In 1818, the 'regular church' in Molenstraat was brought
back into use. Between 1821 to 1925 the church was named St
Ignatius Church, after the founder of the Jesuits, Ignatius
Loyola. In 1874 the city walls were demolished and Nijmegen began to
grow rapidly, greatly increasing the number of available
parishioners. In 1897 it was decided to replace the old church
building with a large, neo-Gothic church designed by Nicholas
Miller.
In 1925, the church was re-consecrated in the
name of Nijmegen's St Peter Canisius (1521-1597) upon his canonisation.
During the bombing of 22 February 1944, the church was largely
destroyed, but was rebuilt between 1958-1960, with the majority
of the new, Modernistic construction work being added to the
surviving walls at the rear, under the eye of Siebers, the
architect.

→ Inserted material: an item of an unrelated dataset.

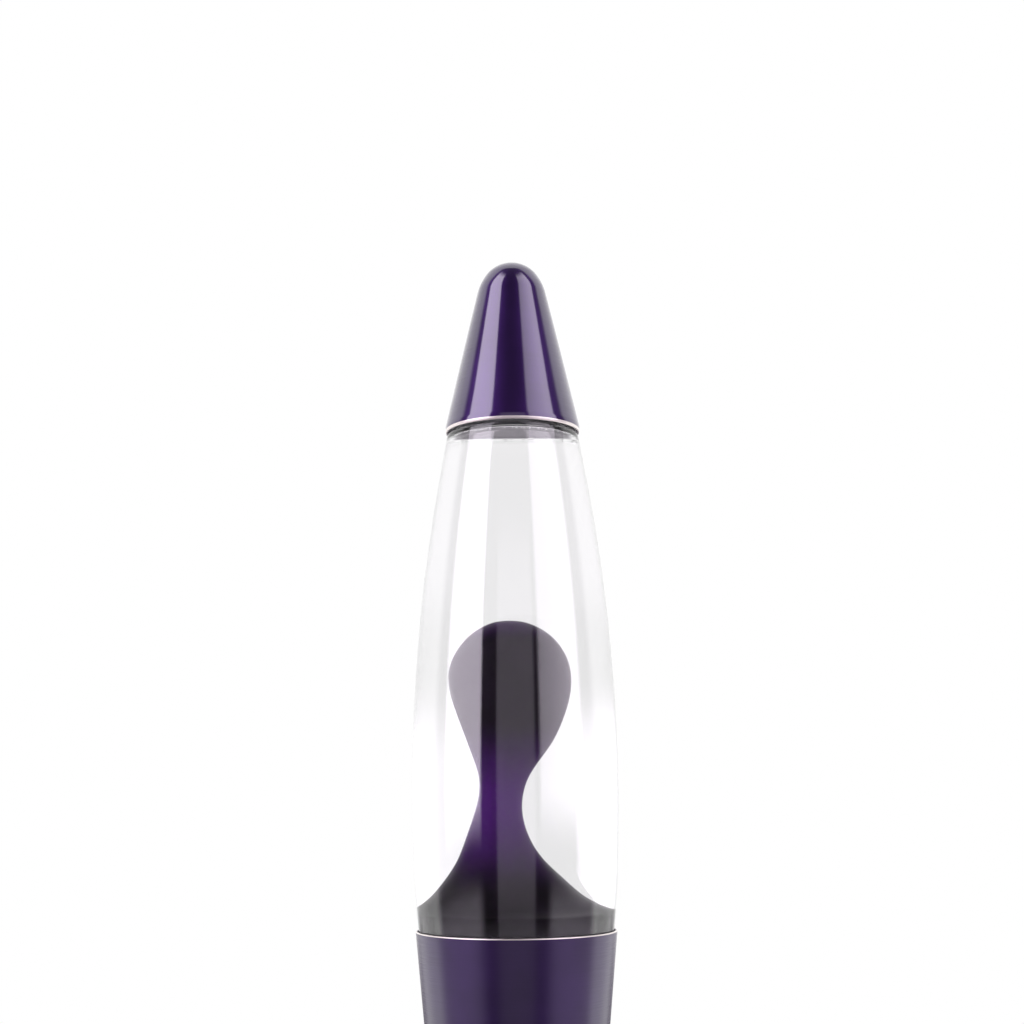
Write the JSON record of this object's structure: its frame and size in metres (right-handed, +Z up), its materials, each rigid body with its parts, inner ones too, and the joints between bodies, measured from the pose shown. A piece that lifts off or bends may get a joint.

Today, above the portal, is a large bronze Christ
monogram with a diameter of 2.5 metres.
The Marienburg Chapel (Mariënburgkapel)
is at Mariënburg 26, a little way south-east from Petrus Canisius.
It dates from around 1431, and was the chapel for the Mariënburg
Convent which closed down after the Protestants took the city. It is
one of the few 'double churches', with an upper storey where the
nuns used to attend services separated from the lay people on the
ground floor. It is the only surviving part of the convent and now
sits in a plaza surrounded by shops.